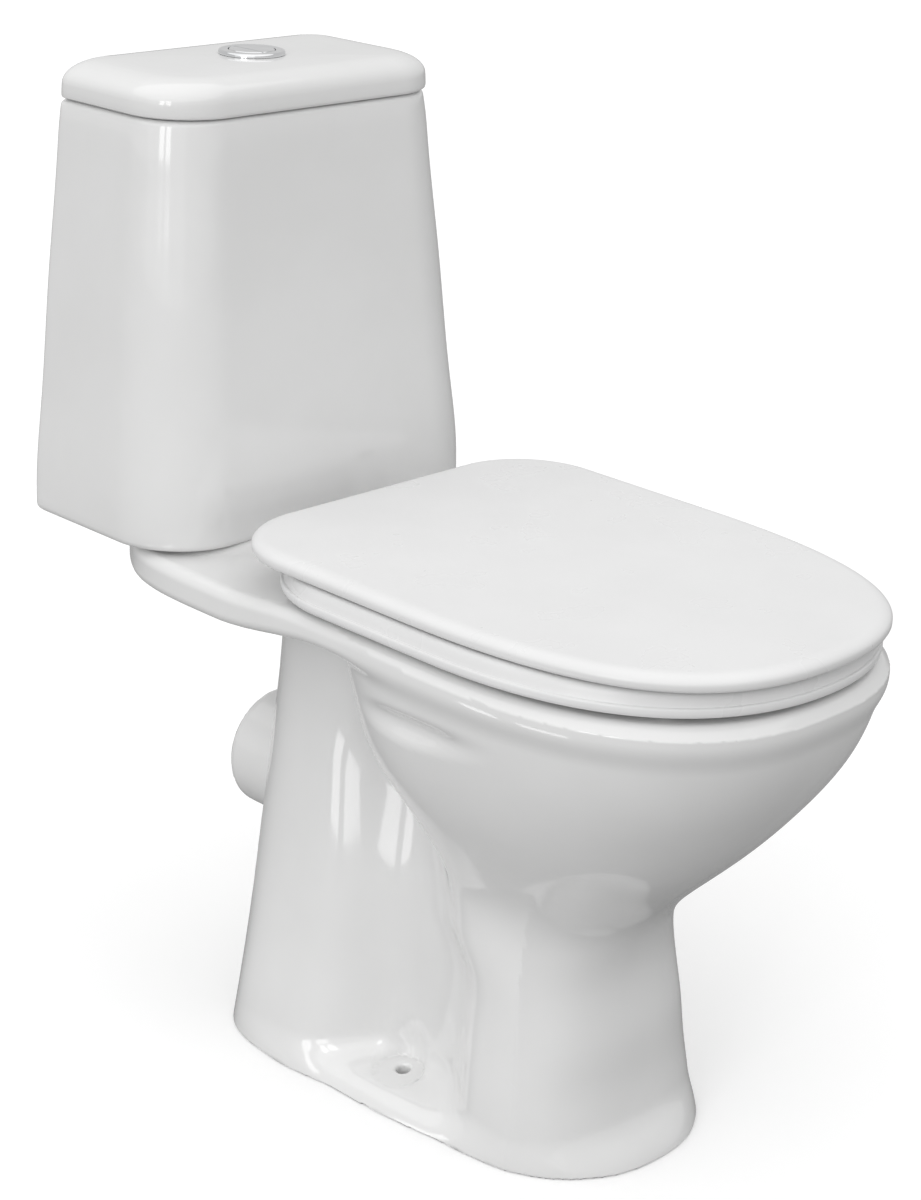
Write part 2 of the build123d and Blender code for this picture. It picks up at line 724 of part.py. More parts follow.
nut_plane = Plane(origin=(nut_x, out(supply_out), supply_z), x_dir=(0, 1, 0), z_dir=(1, 0, 0))
with BuildPart() as fill_valve_nut:
    with BuildSketch(nut_plane):
        RegularPolygon(15, 6, major_radius=False)
        Circle(shank_r, mode=Mode.SUBTRACT)
    extrude(amount=shank_end_x - nut_x)
fill_valve_nut.part.label = "fill_valve_nut"
export_step(fill_valve_nut.part, "parts/fill_valve_nut.step")

with BuildPart() as float_pin:
    add(bar_y(float_pin_r, supply_out - pin_reach, supply_out + pin_reach, float_pin_x, float_pin_z))
float_pin.part.label = "float_pin"
export_step(float_pin.part, "parts/float_pin.step")

with BuildPart() as float_arm:
    with BuildSketch(Plane(origin=(0, out(supply_out), 0), x_dir=(1, 0, 0), z_dir=(0, -1, 0))):
        with BuildLine():
            Polyline(
                (float_pin_x, float_pin_z + 3),
                (float_x - 8, float_pin_z + 3 - arm_drop),
                (float_x - 8, float_pin_z - 3 - arm_drop),
                (float_pin_x, float_pin_z - 3),
                close=True,
            )
        make_face()
        with Locations((float_pin_x, float_pin_z)):
            Circle(eye_r)
            Circle(float_pin_r + pin_gap, mode=Mode.SUBTRACT)
    extrude(amount=arm_half, both=True)
    add(rod(2.0, float_high_z, float_pin_z + 6, float_x, float_out), mode=Mode.SUBTRACT)
float_arm.part.label = "float_arm"
export_step(float_arm.part, "parts/float_arm.step")

with BuildPart() as float_adjuster:
    add(rod(2.0, float_high_z, float_pin_z + 2, float_x, float_out))
float_adjuster.part.label = "float_adjuster"
export_step(float_adjuster.part, "parts/float_adjuster.step")

with BuildPart() as float_cup:
    add(rod(float_r, float_low_z, float_high_z, float_x, float_out))
    fillet(float_cup.edges(), radius=4)
float_cup.part.label = "float_cup"
export_step(float_cup.part, "parts/float_cup.step")

# ---------------------------------------------------------------- seat hinges
post_r = 8.0
post_eye_r = 7.5
post_half = 7.0
lug_eye_r = 6.5
lug_gap = 1.0
lug_width = 11.0
foot_r = 11.0
hinge_washer_thick = 3.0
bolt_top_z = hinge_z - 8
seat_bolt_r = 3.0
inner_lug_x = hinge_x - post_half - lug_gap - lug_width
outer_lug_x = hinge_x + post_half + lug_gap

with BuildPart() as hinge_posts:
    for side in (-1, 1):
        x = side * hinge_x
        add(rod(foot_r, rim_z, ring_z - 1, x, hinge_out))
        add(rod(post_r, rim_z, hinge_z, x, hinge_out))
        add(bar_x(post_eye_r, x - post_half, x + post_half, hinge_out, hinge_z))
        add(bar_x(pin_r, x - foot_r, x + foot_r, hinge_out, hinge_z), mode=Mode.SUBTRACT)
        add(rod(seat_bolt_r, rim_z - 1, bolt_top_z, x, hinge_out), mode=Mode.SUBTRACT)
hinge_posts.part.label = "hinge_posts"
export_step(hinge_posts.part, "parts/hinge_posts.step")

with BuildPart() as hinge_pins:
    add(bar_x(pin_r, inner_lug_x - 1, outer_lug_x + lug_width + 1, hinge_out, hinge_z))
    add(bar_x(pin_r, -outer_lug_x - lug_width - 1, -inner_lug_x + 1, hinge_out, hinge_z))
hinge_pins.part.label = "hinge_pins"
export_step(hinge_pins.part, "parts/hinge_pins.step")

with BuildPart() as hinge_bolts:
    for side in (-1, 1):
        add(rod(seat_bolt_r, bolt_end_z, bolt_top_z, side * hinge_x, hinge_out))
hinge_bolts.part.label = "hinge_bolts"
export_step(hinge_bolts.part, "parts/hinge_bolts.step")

with BuildPart() as hinge_washers:
    for side in (-1, 1):
        add(tube(10, seat_bolt_r, under_deck_z - hinge_washer_thick, under_deck_z, side * hinge_x,
                 hinge_out))
hinge_washers.part.label = "hinge_washers"
export_step(hinge_washers.part, "parts/hinge_washers.step")

with BuildPart() as hinge_wing_nuts:
    for side in (-1, 1):
        add(wing_nut(seat_bolt_r, 11, under_deck_z - hinge_washer_thick, side * hinge_x, hinge_out))
hinge_wing_nuts.part.label = "hinge_wing_nuts"
export_step(hinge_wing_nuts.part, "parts/hinge_wing_nuts.step")

# ---------------------------------------------------------------- seat ring
ring_half = 162.0
ring_rear = 236.0
ring_front = 660.0
ring_corner = 72.0
ring_groove_z = 427.5
band_inset = 3.0
opening_half = 106.0
opening_rear = 276.0
opening_widest = 425.0
opening_front = 594.0
notch_half = 9.5

with BuildPart() as seat_ring:
    add(seat_outline(ring_z, ring_half, ring_rear, ring_corner, cover_widest, ring_front))
    extrude(amount=ring_groove_z - ring_z)
    add(seat_outline(ring_groove_z, ring_half - band_inset, ring_rear, ring_corner, cover_widest,
                     ring_front - band_inset))
    extrude(amount=ring_top_z - ring_groove_z)
    fillet(seat_ring.faces().sort_by(Axis.Z)[-1].edges(), radius=5)
    add(oval(ring_z, opening_half, opening_rear, opening_widest, opening_front))
    extrude(amount=ring_top_z - ring_z, mode=Mode.SUBTRACT)
    for side in (-1, 1):
        add(
            block(side * hinge_x - notch_half, side * hinge_x + notch_half, ring_rear - 1, ring_rear + 10,
                  ring_z - 1, ring_top_z + 1),
            mode=Mode.SUBTRACT,
        )
        low = side * (inner_lug_x + lug_width / 2) - lug_width / 2
        high = low + lug_width
        add(bar_x(lug_eye_r, low, high, hinge_out, hinge_z))
        add(block(low, high, hinge_out, ring_rear + 8, hinge_z - lug_eye_r, ring_top_z - 3))
        add(bar_x(pin_r + pin_gap, low - 1, high + 1, hinge_out, hinge_z), mode=Mode.SUBTRACT)
seat_ring.part.label = "seat_ring"
export_step(seat_ring.part, "parts/seat_ring.step")

with BuildPart() as ring_buffers:
    with BuildSketch(level(collar_z + clear)):
        with Locations((-138, out(350)), (138, out(350)), (-100, out(592)), (100, out(592))):
            RectangleRounded(12, 30, 5)
    extrude(amount=ring_z - collar_z - clear)
ring_buffers.part.label = "ring_buffers"
export_step(ring_buffers.part, "parts/ring_buffers.step")

# ---------------------------------------------------------------- seat cover
cover_inner_z = cover_top_z - cover_shell

with BuildPart() as seat_cover:
    add(seat_outline(cover_z, cover_half, cover_rear, cover_corner, cover_widest, cover_front))
    extrude(amount=cover_top_z - cover_z)
    fillet(seat_cover.faces().sort_by(Axis.Z)[-1].edges(), radius=6)
    add(seat_outline(cover_z, cover_half - cover_shell, cover_rear + cover_shell, cover_corner - cover_shell,
                     cover_widest, cover_front - cover_shell))
    extrude(amount=cover_inner_z - cover_z, mode=Mode.SUBTRACT)
    for side in (-1, 1):
        add(
            block(side * hinge_x - notch_half, side * hinge_x + notch_half, cover_rear - 1,
                  hinge_out, cover_z - 1, cover_inner_z),
            mode=Mode.SUBTRACT,
        )
        low = side * (outer_lug_x + lug_width / 2) - lug_width / 2
        high = low + lug_width
        add(bar_x(lug_eye_r, low, high, hinge_out, hinge_z))
        add(block(low, high, hinge_out - 5, hinge_out + 5, hinge_z, cover_inner_z + 1))
        add(bar_x(pin_r + pin_gap, low - 1, high + 1, hinge_out, hinge_z), mode=Mode.SUBTRACT)
seat_cover.part.label = "seat_cover"
export_step(seat_cover.part, "parts/seat_cover.step")

with BuildPart() as cover_buffers:
    with BuildSketch(level(ring_top_z + clear)):
        with Locations((-132, out(330)), (132, out(330)), (-96, out(584)), (96, out(584))):
            Circle(8)
    extrude(amount=cover_inner_z - ring_top_z - clear)
cover_buffers.part.label = "cover_buffers"
export_step(cover_buffers.part, "parts/cover_buffers.step")
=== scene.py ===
"""Looks of the close coupled toilet: glazed pan, cistern and lid, moulded seat, chrome push buttons."""
import math

import bmesh
import bpy
import numpy as np
from mathutils import Matrix, Vector


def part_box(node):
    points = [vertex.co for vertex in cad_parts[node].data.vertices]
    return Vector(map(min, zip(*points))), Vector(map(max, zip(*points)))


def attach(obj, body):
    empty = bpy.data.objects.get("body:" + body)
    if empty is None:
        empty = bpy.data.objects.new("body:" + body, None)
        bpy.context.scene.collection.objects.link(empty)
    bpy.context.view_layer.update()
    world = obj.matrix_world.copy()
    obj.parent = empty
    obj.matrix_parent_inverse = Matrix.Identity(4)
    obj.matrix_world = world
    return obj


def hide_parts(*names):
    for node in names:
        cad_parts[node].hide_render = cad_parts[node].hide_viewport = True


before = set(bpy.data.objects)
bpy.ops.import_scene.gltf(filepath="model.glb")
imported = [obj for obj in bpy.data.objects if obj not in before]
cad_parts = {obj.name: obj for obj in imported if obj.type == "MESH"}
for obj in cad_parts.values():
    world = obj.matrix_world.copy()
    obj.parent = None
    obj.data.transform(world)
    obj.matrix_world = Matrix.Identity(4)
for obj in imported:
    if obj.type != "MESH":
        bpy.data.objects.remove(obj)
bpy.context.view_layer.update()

MM = 0.001
wall_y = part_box("cistern_body")[1].y / MM            # the plane of the wall, in millimetres


# ---------------------------------------------------------------- small helpers
def node_top(node):
    """Highest Z of a CAD node, in millimetres."""
    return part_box(node)[1].z / MM


def node_low(node):
    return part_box(node)[0].z / MM


def node_far(node):
    """Greatest distance of a CAD node in front of the wall, in millimetres."""
    return wall_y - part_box(node)[0].y / MM


def node_near(node):
    return wall_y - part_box(node)[1].y / MM


def node_half(node):
    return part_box(node)[1].x / MM


def place(points):
    """Points given as (x, distance in front of the wall, z) in millimetres, in the frame's metres."""
    points = np.asarray(points, float)
    return np.stack([points[:, 0], wall_y - points[:, 1], points[:, 2]], 1) * MM


def make_mesh(name, points, faces, smooth=True):
    """A mesh object from points in the frame's metres."""
    mesh = bpy.data.meshes.new(name)
    mesh.from_pydata([tuple(p) for p in points], [], [tuple(f) for f in faces])
    mesh.validate()
    mesh.polygons.foreach_set("use_smooth", [smooth] * len(mesh.polygons))
    mesh.update()
    piece = bpy.data.objects.new(name, mesh)
    bpy.context.scene.collection.objects.link(piece)
    return piece


def faces_outwards(piece):
    """Turns every face of a closed piece to look out of it."""
    shape = bmesh.new()
    shape.from_mesh(piece.data)
    bmesh.ops.recalc_face_normals(shape, faces=shape.faces)
    shape.to_mesh(piece.data)
    shape.free()


def sharpen(piece, degrees):
    """Marks the edges that turn by more than this as sharp, and smooths the rest."""
    shape = bmesh.new()
    shape.from_mesh(piece.data)
    limit = math.radians(degrees)
    for edge in shape.edges:
        edge.smooth = len(edge.link_faces) != 2 or edge.calc_face_angle(0.0) < limit
    shape.to_mesh(piece.data)
    shape.free()


def finish_piece(piece, body, slot, *nodes):
    """Gives a piece its material, the CAD body that it moves with and the CAD nodes that it stands for."""
    piece.data.materials.clear()
    piece.data.materials.append(materials[slot])
    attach(piece, body)
    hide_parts(*nodes)


# ---------------------------------------------------------------- materials
def new_material(name):
    """A material with its principled shader."""
    material = bpy.data.materials.new(name)
    material.use_nodes = True
    shader = material.node_tree.nodes["Principled BSDF"]
    return material, shader


def noise(tree, scale, detail=3.0, rough=0.5):
    """A noise texture in the object's own metres."""
    coordinates = tree.nodes.new("ShaderNodeTexCoord")
    texture = tree.nodes.new("ShaderNodeTexNoise")
    texture.inputs["Scale"].default_value = scale
    texture.inputs["Detail"].default_value = detail
    texture.inputs["Roughness"].default_value = rough
    tree.links.new(coordinates.outputs["Object"], texture.inputs["Vector"])
    return texture.outputs["Fac"]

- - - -

Written instruction: Above are the lines; repeat exactly the ones from the line containing "obj.matrix_world = Matrix.Identity(4)" down to the line containing "return np.stack([points[:, 0], wall_y", both inclusive.

Result:
    obj.matrix_world = Matrix.Identity(4)
for obj in imported:
    if obj.type != "MESH":
        bpy.data.objects.remove(obj)
bpy.context.view_layer.update()

MM = 0.001
wall_y = part_box("cistern_body")[1].y / MM            # the plane of the wall, in millimetres


# ---------------------------------------------------------------- small helpers
def node_top(node):
    """Highest Z of a CAD node, in millimetres."""
    return part_box(node)[1].z / MM


def node_low(node):
    return part_box(node)[0].z / MM


def node_far(node):
    """Greatest distance of a CAD node in front of the wall, in millimetres."""
    return wall_y - part_box(node)[0].y / MM


def node_near(node):
    return wall_y - part_box(node)[1].y / MM


def node_half(node):
    return part_box(node)[1].x / MM


def place(points):
    """Points given as (x, distance in front of the wall, z) in millimetres, in the frame's metres."""
    points = np.asarray(points, float)
    return np.stack([points[:, 0], wall_y - points[:, 1], points[:, 2]], 1) * MM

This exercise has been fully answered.